— BEGIN INFORMATION PROVIDED —

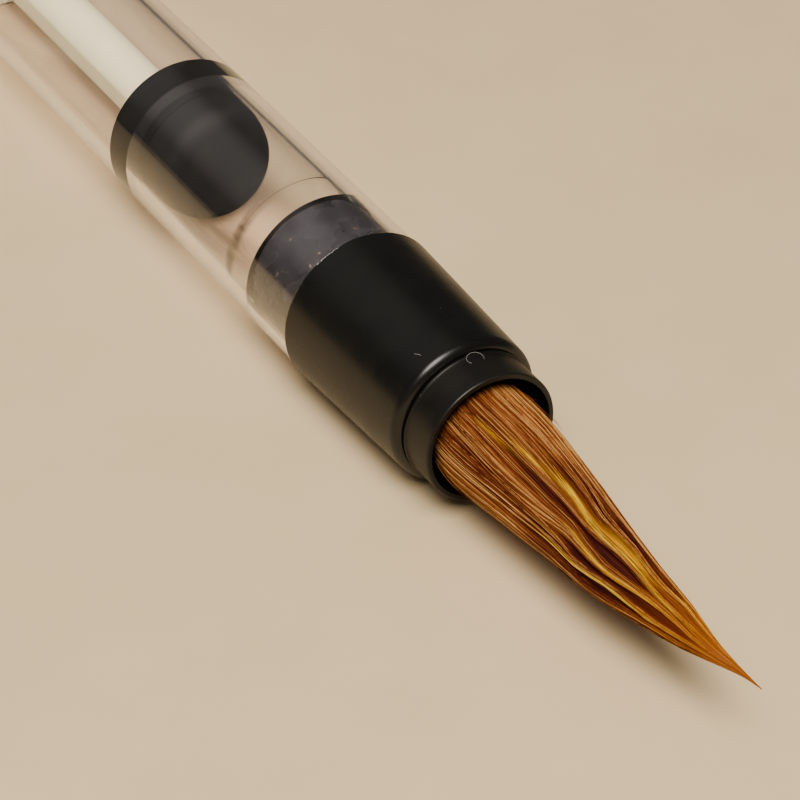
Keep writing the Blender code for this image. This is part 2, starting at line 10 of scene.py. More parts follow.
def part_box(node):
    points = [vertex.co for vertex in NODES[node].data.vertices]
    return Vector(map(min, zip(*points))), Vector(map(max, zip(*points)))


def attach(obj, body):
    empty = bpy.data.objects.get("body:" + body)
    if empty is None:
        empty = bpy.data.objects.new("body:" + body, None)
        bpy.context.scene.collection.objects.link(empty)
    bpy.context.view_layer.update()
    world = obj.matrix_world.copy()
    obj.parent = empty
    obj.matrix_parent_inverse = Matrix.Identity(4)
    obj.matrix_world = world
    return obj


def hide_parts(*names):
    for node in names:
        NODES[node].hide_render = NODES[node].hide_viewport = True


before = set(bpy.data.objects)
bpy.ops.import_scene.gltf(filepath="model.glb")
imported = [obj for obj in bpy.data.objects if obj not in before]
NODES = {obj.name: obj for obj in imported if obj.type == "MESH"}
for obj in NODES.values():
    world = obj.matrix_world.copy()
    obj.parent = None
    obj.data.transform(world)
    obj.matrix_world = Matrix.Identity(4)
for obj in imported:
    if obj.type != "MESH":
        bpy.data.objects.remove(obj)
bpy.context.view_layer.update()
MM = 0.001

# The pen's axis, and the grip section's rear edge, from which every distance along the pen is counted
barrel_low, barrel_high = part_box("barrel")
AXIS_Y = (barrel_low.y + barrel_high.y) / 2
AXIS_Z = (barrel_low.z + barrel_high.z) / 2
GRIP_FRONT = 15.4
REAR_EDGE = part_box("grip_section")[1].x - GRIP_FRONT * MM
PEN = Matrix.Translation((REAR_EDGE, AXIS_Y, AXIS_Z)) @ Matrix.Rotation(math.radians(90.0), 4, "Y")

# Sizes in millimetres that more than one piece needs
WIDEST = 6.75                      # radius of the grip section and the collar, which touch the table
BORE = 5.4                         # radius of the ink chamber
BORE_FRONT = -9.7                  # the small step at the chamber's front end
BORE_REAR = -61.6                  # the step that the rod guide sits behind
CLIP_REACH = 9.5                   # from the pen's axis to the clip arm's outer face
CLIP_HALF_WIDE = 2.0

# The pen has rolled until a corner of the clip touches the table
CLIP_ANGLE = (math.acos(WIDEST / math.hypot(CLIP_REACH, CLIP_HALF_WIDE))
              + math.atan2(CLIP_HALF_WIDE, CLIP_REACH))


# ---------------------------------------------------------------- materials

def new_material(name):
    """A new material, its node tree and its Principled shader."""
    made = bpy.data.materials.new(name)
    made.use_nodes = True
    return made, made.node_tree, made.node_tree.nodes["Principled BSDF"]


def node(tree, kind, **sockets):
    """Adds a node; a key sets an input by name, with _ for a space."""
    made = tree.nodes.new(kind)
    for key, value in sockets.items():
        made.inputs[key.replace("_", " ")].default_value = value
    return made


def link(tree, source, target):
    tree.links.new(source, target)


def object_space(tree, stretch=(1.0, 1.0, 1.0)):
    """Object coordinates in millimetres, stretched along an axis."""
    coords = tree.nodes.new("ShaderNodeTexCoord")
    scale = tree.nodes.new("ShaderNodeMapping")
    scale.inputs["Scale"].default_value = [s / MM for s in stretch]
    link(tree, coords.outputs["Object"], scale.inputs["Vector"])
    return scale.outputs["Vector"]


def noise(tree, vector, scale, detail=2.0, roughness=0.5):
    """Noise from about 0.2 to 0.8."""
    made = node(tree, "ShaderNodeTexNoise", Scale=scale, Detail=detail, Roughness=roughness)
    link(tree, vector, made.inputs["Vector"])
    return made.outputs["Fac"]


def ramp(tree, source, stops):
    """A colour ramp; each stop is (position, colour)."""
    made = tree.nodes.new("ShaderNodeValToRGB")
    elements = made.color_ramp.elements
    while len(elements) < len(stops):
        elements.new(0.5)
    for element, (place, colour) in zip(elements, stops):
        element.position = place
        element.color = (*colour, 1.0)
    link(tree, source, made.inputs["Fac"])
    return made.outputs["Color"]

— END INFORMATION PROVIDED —

## YOUR OBJECTIVE
Everything from the first line above up to and including the line that contains "if empty is" should be printed exactly; please print only that.

## RESPONSE
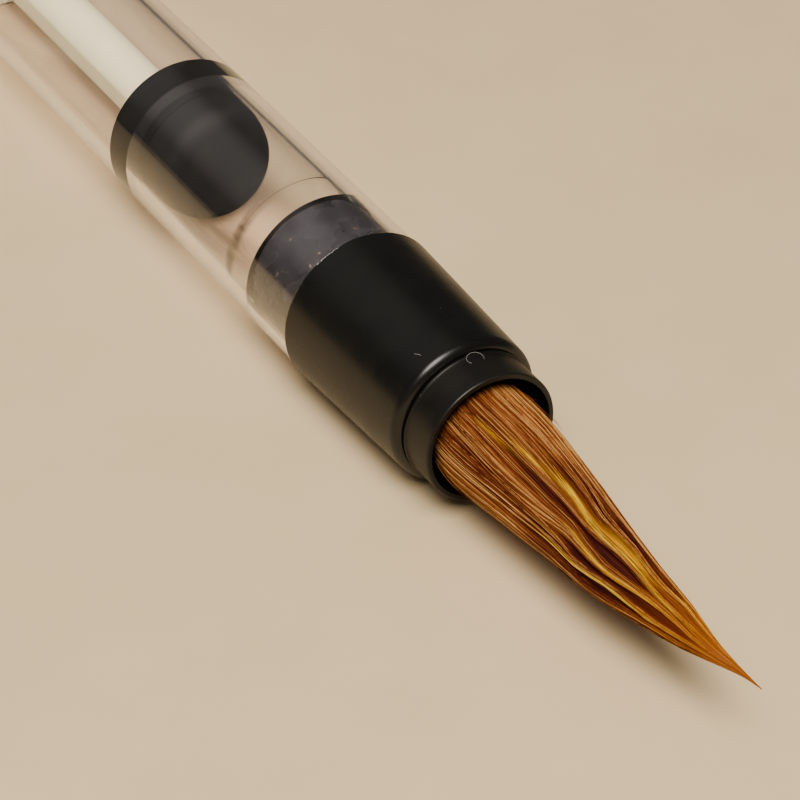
Keep writing the Blender code for this image. This is part 2, starting at line 10 of scene.py. More parts follow.
def part_box(node):
    points = [vertex.co for vertex in NODES[node].data.vertices]
    return Vector(map(min, zip(*points))), Vector(map(max, zip(*points)))


def attach(obj, body):
    empty = bpy.data.objects.get("body:" + body)
    if empty is None:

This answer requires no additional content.